▶ [WHAT IS NEEDED] Go through the listing and copy every line word for word.

▶ [STORED DATA]
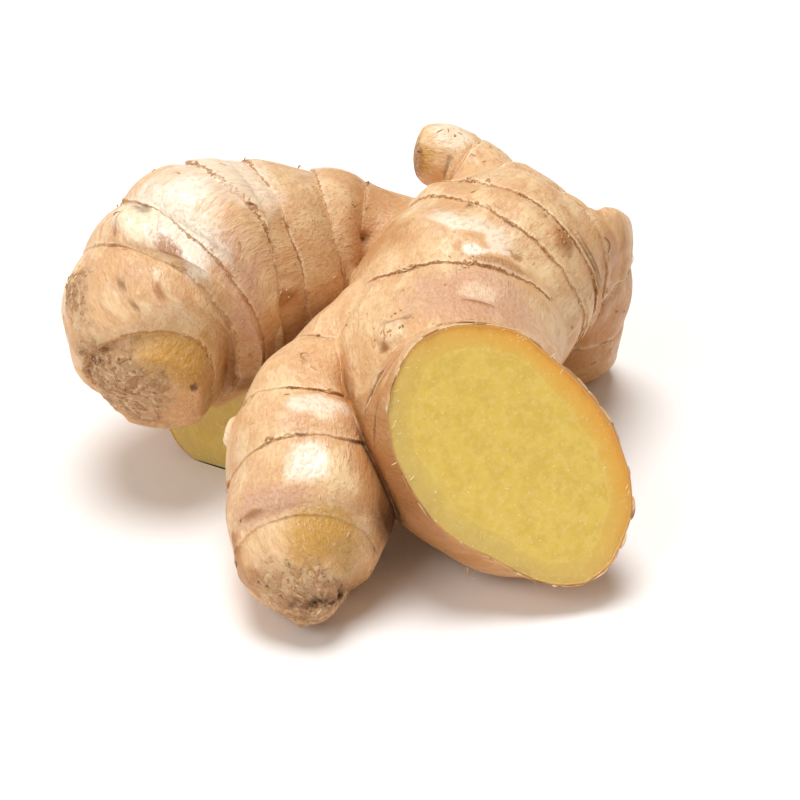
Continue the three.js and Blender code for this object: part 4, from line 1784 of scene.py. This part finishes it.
@dataclass(frozen=True)
class Studio:
    """A pale table, soft light from above and the photograph's camera.

    Attributes:
        eye: where the camera stands, in the lobes' own mm.
        pitch: how far it is tipped up from looking straight down, in degrees.
        lens: focal length in mm, on a sensor 36 mm wide.
        table_half: half the table's width, in metres.
        table_colour: its colour.
        room: colour of the light that comes from all sides, warm as in a bright room.
        room_light: its strength.
    """

    eye: tuple[float, float, float] = (10.7, -418.92, 279.27)
    pitch: float = 58.0
    lens: float = 110.0
    table_half: float = 2.5
    table_colour: str = "F6F6F6"
    room: str = "FFEEDD"
    room_light: float = 0.33

    def build(self) -> None:
        """Makes the table, the lights and the camera."""
        scene = bpy.context.scene
        camera = bpy.data.cameras.new("camera")
        camera.lens = self.lens
        camera.sensor_width = 36
        camera.clip_start, camera.clip_end = 0.02, 10
        stand = linked(camera)
        stand.location = (np.array(self.eye) + ORIGIN) * MM
        stand.rotation_euler = (math.radians(self.pitch), 0, 0)
        scene.camera = stand
        self.table()
        self.lamp("overhead", (10, -155), 2.6, 34)
        self.lamp("front_left", (50, -48), 0.95, 36)
        world = bpy.data.worlds.new("bright_room")
        world.use_nodes = True
        tree = world.node_tree
        feed(tree, tree.nodes["Background"], {"Color": linear(self.room), "Strength": self.room_light})
        scene.world = world
        scene.view_settings.view_transform = "Standard"

    def table(self) -> None:
        """The table, a flat pale sheet."""
        reach = self.table_half / MM
        corners = np.array([(-reach, -reach, 0), (reach, -reach, 0), (reach, reach, 0), (-reach, reach, 0)])
        mesh = make_mesh("pale_table", corners, [np.array([[0, 1, 2, 3]])], {})
        material, tree, shader = new_material("matte_white_paper")
        look = {"Base Color": linear(self.table_colour), "Roughness": 0.9, "Specular IOR Level": 0.2}
        feed(tree, shader, look)
        mesh.materials.append(material)
        linked(mesh)

    @staticmethod
    def lamp(name: str, aim: Pair, strength: float, spread: float) -> None:
        """A broad soft lamp far away.

        Args:
            name: its name.
            aim: its tilt from straight above and its bearing from -Y, in degrees.
            strength: light on a surface square to it, in watts per square metre.
            spread: how wide it looks from the object, in degrees.
        """
        light = bpy.data.lights.new(name, "SUN")
        light.energy = strength
        light.angle = math.radians(spread)
        linked(light).rotation_euler = (math.radians(aim[0]), 0, math.radians(aim[1]))


def place_piece(piece: bpy.types.Object) -> None:
    """Makes a piece ride with the rhizome's body and stand for its solid, whose own mesh is hidden."""
    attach(piece, BODY)
    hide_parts(NODE)
    log.info("piece %s: %d faces", piece.name, len(piece.data.polygons))


def main() -> None:
    """Builds the rhizome and what stands on it, then the table, the lights and the camera."""
    logging.basicConfig(level=logging.INFO, format="%(name)s: %(message)s")
    Studio().build()
    place_piece(Rhizome().build())
    for piece in Shreds().build():
        place_piece(piece)
    for lobe, count in ((CUT_FINGER, 45), (UNDER_STUB, 15)):
        place_piece(FaceFibres(lobe, count).build())


if __name__ == "__main__":
    main()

▶ [RESPONSE TO THIS EXERCISE]
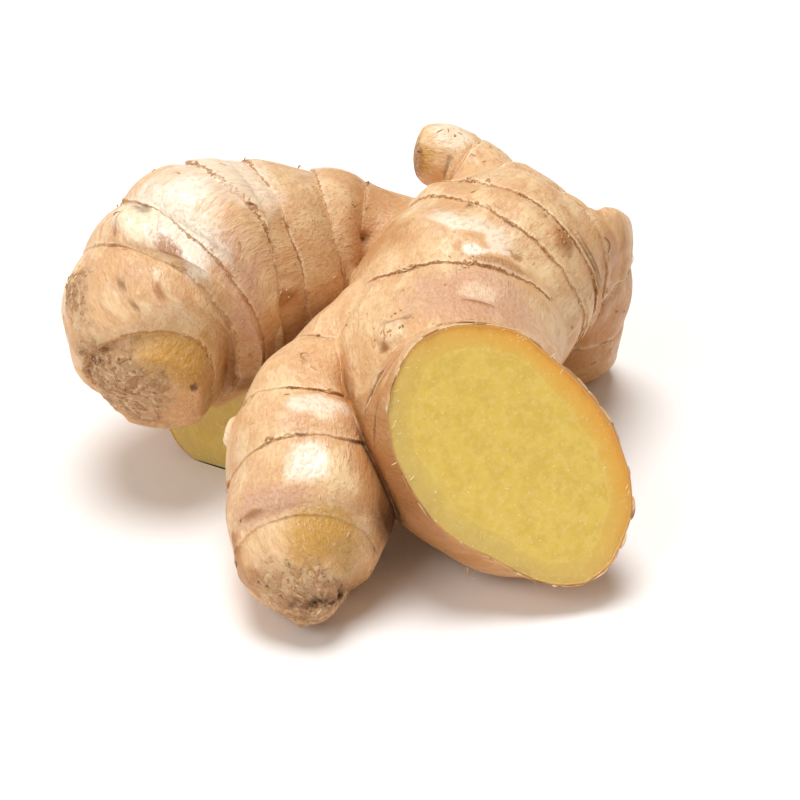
Continue the three.js and Blender code for this object: part 4, from line 1784 of scene.py. This part finishes it.
@dataclass(frozen=True)
class Studio:
    """A pale table, soft light from above and the photograph's camera.

    Attributes:
        eye: where the camera stands, in the lobes' own mm.
        pitch: how far it is tipped up from looking straight down, in degrees.
        lens: focal length in mm, on a sensor 36 mm wide.
        table_half: half the table's width, in metres.
        table_colour: its colour.
        room: colour of the light that comes from all sides, warm as in a bright room.
        room_light: its strength.
    """

    eye: tuple[float, float, float] = (10.7, -418.92, 279.27)
    pitch: float = 58.0
    lens: float = 110.0
    table_half: float = 2.5
    table_colour: str = "F6F6F6"
    room: str = "FFEEDD"
    room_light: float = 0.33

    def build(self) -> None:
        """Makes the table, the lights and the camera."""
        scene = bpy.context.scene
        camera = bpy.data.cameras.new("camera")
        camera.lens = self.lens
        camera.sensor_width = 36
        camera.clip_start, camera.clip_end = 0.02, 10
        stand = linked(camera)
        stand.location = (np.array(self.eye) + ORIGIN) * MM
        stand.rotation_euler = (math.radians(self.pitch), 0, 0)
        scene.camera = stand
        self.table()
        self.lamp("overhead", (10, -155), 2.6, 34)
        self.lamp("front_left", (50, -48), 0.95, 36)
        world = bpy.data.worlds.new("bright_room")
        world.use_nodes = True
        tree = world.node_tree
        feed(tree, tree.nodes["Background"], {"Color": linear(self.room), "Strength": self.room_light})
        scene.world = world
        scene.view_settings.view_transform = "Standard"

    def table(self) -> None:
        """The table, a flat pale sheet."""
        reach = self.table_half / MM
        corners = np.array([(-reach, -reach, 0), (reach, -reach, 0), (reach, reach, 0), (-reach, reach, 0)])
        mesh = make_mesh("pale_table", corners, [np.array([[0, 1, 2, 3]])], {})
        material, tree, shader = new_material("matte_white_paper")
        look = {"Base Color": linear(self.table_colour), "Roughness": 0.9, "Specular IOR Level": 0.2}
        feed(tree, shader, look)
        mesh.materials.append(material)
        linked(mesh)

    @staticmethod
    def lamp(name: str, aim: Pair, strength: float, spread: float) -> None:
        """A broad soft lamp far away.

        Args:
            name: its name.
            aim: its tilt from straight above and its bearing from -Y, in degrees.
            strength: light on a surface square to it, in watts per square metre.
            spread: how wide it looks from the object, in degrees.
        """
        light = bpy.data.lights.new(name, "SUN")
        light.energy = strength
        light.angle = math.radians(spread)
        linked(light).rotation_euler = (math.radians(aim[0]), 0, math.radians(aim[1]))


def place_piece(piece: bpy.types.Object) -> None:
    """Makes a piece ride with the rhizome's body and stand for its solid, whose own mesh is hidden."""
    attach(piece, BODY)
    hide_parts(NODE)
    log.info("piece %s: %d faces", piece.name, len(piece.data.polygons))


def main() -> None:
    """Builds the rhizome and what stands on it, then the table, the lights and the camera."""
    logging.basicConfig(level=logging.INFO, format="%(name)s: %(message)s")
    Studio().build()
    place_piece(Rhizome().build())
    for piece in Shreds().build():
        place_piece(piece)
    for lobe, count in ((CUT_FINGER, 45), (UNDER_STUB, 15)):
        place_piece(FaceFibres(lobe, count).build())


if __name__ == "__main__":
    main()